-- start RECORDED INFORMATION --

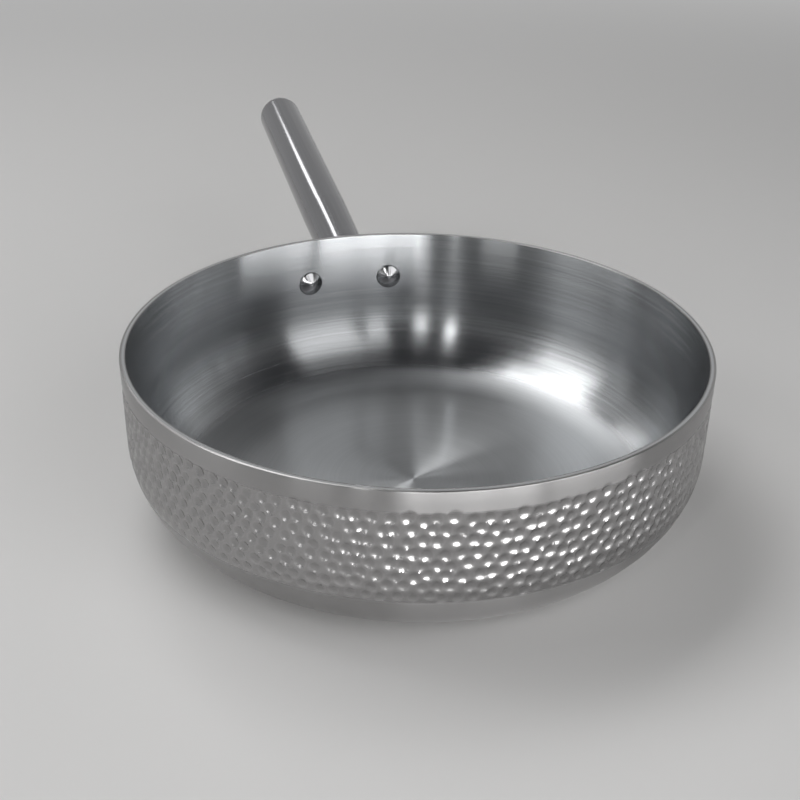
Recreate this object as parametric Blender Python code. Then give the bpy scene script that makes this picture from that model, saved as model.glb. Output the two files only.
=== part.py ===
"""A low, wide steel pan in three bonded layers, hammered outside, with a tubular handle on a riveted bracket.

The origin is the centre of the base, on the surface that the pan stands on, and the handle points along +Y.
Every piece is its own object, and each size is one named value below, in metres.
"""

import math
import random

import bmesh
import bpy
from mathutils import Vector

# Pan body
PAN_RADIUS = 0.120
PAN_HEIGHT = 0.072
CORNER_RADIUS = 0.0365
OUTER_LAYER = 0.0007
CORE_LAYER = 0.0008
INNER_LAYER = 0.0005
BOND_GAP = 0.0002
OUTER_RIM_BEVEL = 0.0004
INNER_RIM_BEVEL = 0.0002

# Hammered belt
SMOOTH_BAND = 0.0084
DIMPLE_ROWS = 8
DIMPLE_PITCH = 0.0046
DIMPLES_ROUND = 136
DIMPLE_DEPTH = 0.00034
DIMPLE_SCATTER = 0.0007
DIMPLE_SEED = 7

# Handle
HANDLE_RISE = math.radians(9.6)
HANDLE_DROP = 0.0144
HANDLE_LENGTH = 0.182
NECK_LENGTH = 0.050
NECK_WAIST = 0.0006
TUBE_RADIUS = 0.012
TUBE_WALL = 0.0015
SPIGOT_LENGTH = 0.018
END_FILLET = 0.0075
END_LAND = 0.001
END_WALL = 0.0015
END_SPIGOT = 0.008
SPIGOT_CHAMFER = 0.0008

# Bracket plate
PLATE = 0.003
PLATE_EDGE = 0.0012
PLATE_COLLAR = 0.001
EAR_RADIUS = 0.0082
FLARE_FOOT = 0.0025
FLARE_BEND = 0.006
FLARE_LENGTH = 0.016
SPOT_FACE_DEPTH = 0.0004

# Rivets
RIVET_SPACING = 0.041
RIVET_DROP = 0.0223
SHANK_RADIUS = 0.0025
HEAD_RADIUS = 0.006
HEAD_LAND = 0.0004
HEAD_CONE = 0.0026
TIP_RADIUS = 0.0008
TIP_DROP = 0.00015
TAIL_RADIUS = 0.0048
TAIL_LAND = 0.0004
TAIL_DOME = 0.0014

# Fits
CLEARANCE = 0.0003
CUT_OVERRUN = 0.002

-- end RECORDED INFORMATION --

> GIVEN REQUEST
Copy out the listing above, line by line and exactly, from its first line to the line holding "a riveted bracket.", inclusive.

> CORRECT RESPONSE
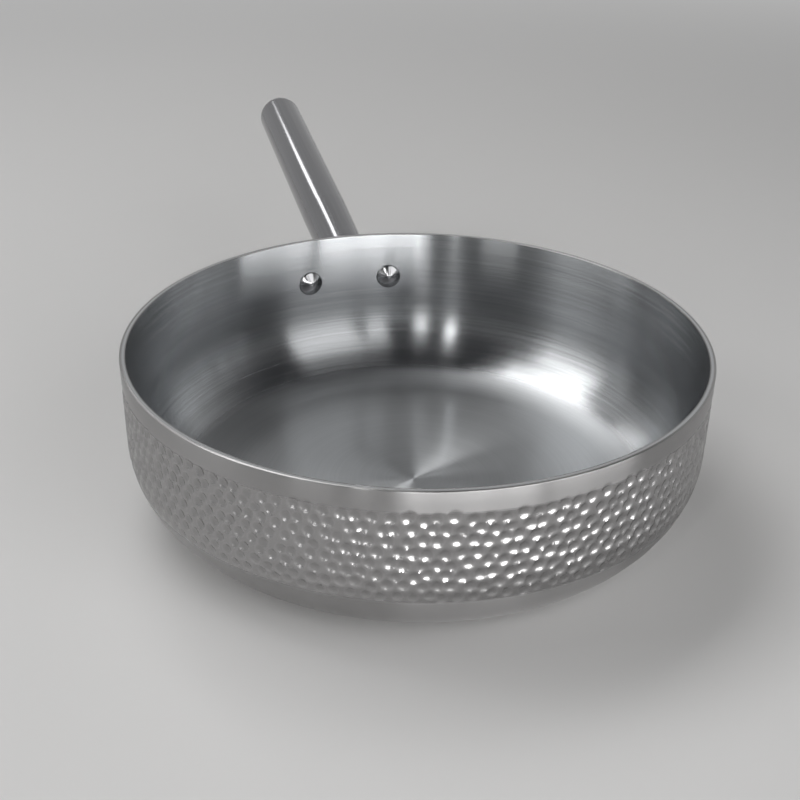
Recreate this object as parametric Blender Python code. Then give the bpy scene script that makes this picture from that model, saved as model.glb. Output the two files only.
=== part.py ===
"""A low, wide steel pan in three bonded layers, hammered outside, with a tubular handle on a riveted bracket.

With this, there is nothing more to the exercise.